Lessons from the retail front: competing as an independent.

by Rod Stevens, Revitalization Strategist (LinkedIn)

Fifteen years ago, I was working on a large, mixed-use waterfront project for Microsoft founder Paul Allen, and a design firm out of Alexandria, VA, very handsomely paid, tried to convince us that we could lease 500,000 square feet of space to small, independent upscale retailers.

As I looked deeper, I learned two things:

1) Almost all of the lifestyle malls in America are less than 200,000 square feet (compared to a million square feet for a regional) and,

2) more than 75 percent of the space in most lifestyle malls and town centers is leased to chain stores, primarily because they can afford the higher rents that go with new construction.

Ever since then, I’ve been fascinated in how successful independents compete against the chains and especially the big box stores.

This last week I heard a great strategy from the owner of “Abracadabra”, a game, book and toy store in Port Townsend, in the far left hand corner of Washington State, in the far left hand corner of our country.
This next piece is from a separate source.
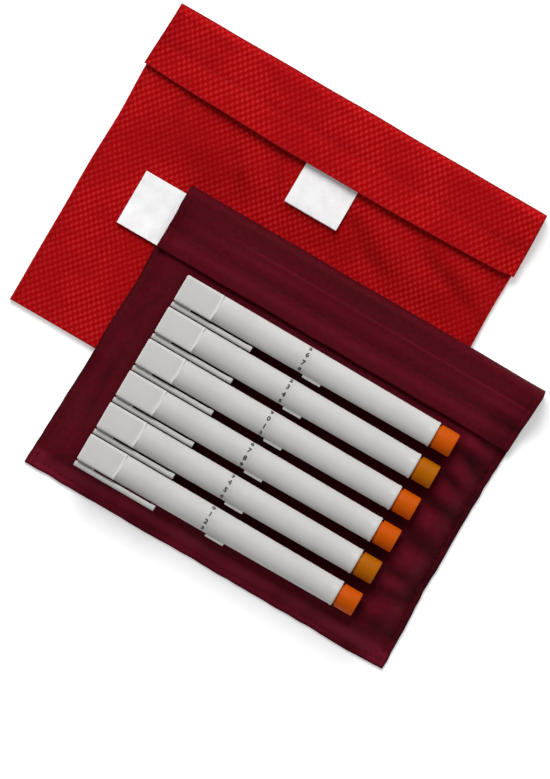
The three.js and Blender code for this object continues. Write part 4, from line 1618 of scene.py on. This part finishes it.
def cap_shell(name):
    steps = bpy.context.scene.case_pens.round_steps
    end = span("cap")[1]
    rings = []

    def ring(x, width, thick, power):
        rings.append(squircle(x * MM, width * MM, thick * MM, steps, power))

    for x, inset in rounded(0, 0, BLOCK_SOFT, -1, 4):
        ring(x, CAP_RADIUS + inset, BLOCK_HALF + inset, BLOCK_POWER)
    for x in np.linspace(2, BLOCK_END - 0.4, 9):
        ring(x, CAP_RADIUS, BLOCK_HALF, BLOCK_POWER)
    for k in range(9):
        share = k / 8
        eased = float(ease(share))
        power = BLOCK_POWER + (2 - BLOCK_POWER) * eased
        ring(BLOCK_END + RAMP * share, CAP_RADIUS, BLOCK_HALF + (CAP_RADIUS - BLOCK_HALF) * eased, power)
    for x in np.linspace(BLOCK_END + RAMP + 0.5, end - 1, 24):
        radius = CAP_RADIUS + (CAP_EDGE_RADIUS - CAP_RADIUS) * (x - BLOCK_END) / (end - BLOCK_END)
        ring(x, radius, radius, 2)
    for x, radius in rounded(end, CAP_EDGE_RADIUS, 0.12, 1, 3):
        ring(x, radius, radius, 2)
    for x, radius in (
        (end, CAP_BORE + 0.15), (end - 0.3, CAP_BORE), (TIP_ROOM + 0.5, CAP_BORE), (TIP_ROOM, TIP_BORE),
        (CAP_WALL + 0.3, TIP_BORE), (CAP_WALL, TIP_BORE - 0.3),
    ):
        ring(x, radius, radius, 2)
    obj = loft(name, rings)
    along = np.concatenate(rings)[:, 0] / MM
    # painted highlight along the ramp where the squared end turns round, and a fainter one along the closed
    # end's edge
    keep_raised(obj, np.clip(bell(along - BLOCK_END - RAMP / 2, 0.8) + 0.6 * bell(along, 0.5), 0, 1))
    return obj


def joined(name, pieces):
    """One mesh out of several."""
    whole = bmesh.new()
    for mesh in [piece.data for piece in pieces]:
        whole.from_mesh(mesh)
        bpy.data.meshes.remove(mesh)
    return from_bmesh(name, whole)


def cap_clip(name):
    """The side clip: a long bar with a small pad at its end, and the low web with a taller rib
    that joins it to the cap."""
    half = [
        (-CLIP_INNER + 0.5, 0.5), (-CLIP_INNER + 0.3, CLIP_HALF - 0.9),
        (-CLIP_INNER, CLIP_HALF - 0.3), (-CLIP_INNER - 0.35, CLIP_HALF),
        (-CLIP_OUTER + 1.25, CLIP_HALF), (-CLIP_OUTER + 0.75, CLIP_HALF - 0.2),
        (-CLIP_OUTER + 0.3, CLIP_HALF - 0.65), (-CLIP_OUTER + 0.05, CLIP_HALF - 1.2),
        (-CLIP_OUTER, CLIP_HALF - 1.7),
    ]
    section = np.array([*half, *((y, -z) for y, z in reversed(half))])
    centre = section.mean(0)
    rings = []
    for x, share in ((0, 0.8), (0.12, 0.93), (0.35, 1), *((x, 1) for x in range(4, 45, 8)),
                     (CLIP_LENGTH - 0.35, 1), (CLIP_LENGTH - 0.12, 0.93), (CLIP_LENGTH, 0.8)):
        ring = centre + (section - centre) * share
        rings.append(np.column_stack([np.full(len(ring), float(x)), ring]) * MM)
    pad = [
        (CLIP_LENGTH - PAD, -CLIP_INNER - 0.4), (CLIP_LENGTH, -CLIP_INNER - 0.4),
        (CLIP_LENGTH, -CLIP_INNER + 0.65), (CLIP_LENGTH - PAD + 0.6, -CLIP_INNER + 0.65),
    ]
    arm = -TIP_BORE - 1
    web = [(WEB[0], -CLIP_INNER - 0.5), (RIB, -CLIP_INNER - 0.5), (RIB, arm), (WEB[0], arm)]
    rib = [(RIB, -CLIP_INNER - 0.5), (WEB[1], -CLIP_INNER - 0.5), (WEB[1], arm), (RIB, arm)]
    return joined(name, [
        loft("bar", rings),
        bevelled_outline("pad", pad, -CLIP_HALF + 0.5, CLIP_HALF - 0.5, 0.2),
        bevelled_outline("web", web, -CLIP_HALF + 0.4, WEB_TOP, 0.15),
        bevelled_outline("rib", rib, -CLIP_HALF + 0.3, CLIP_HALF - 0.3, 0.2),
    ])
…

You can’t get much more end-of-the-road than Port Townsend, but even so, this store has doubled its size in the last ten years, despite the recession, a main street beautification project, and a shut down in ferry service that took out one of the two lifelines to the town. How did she do it?  With a great strategy that involves keeping the price points low, so that people can always find something to take home.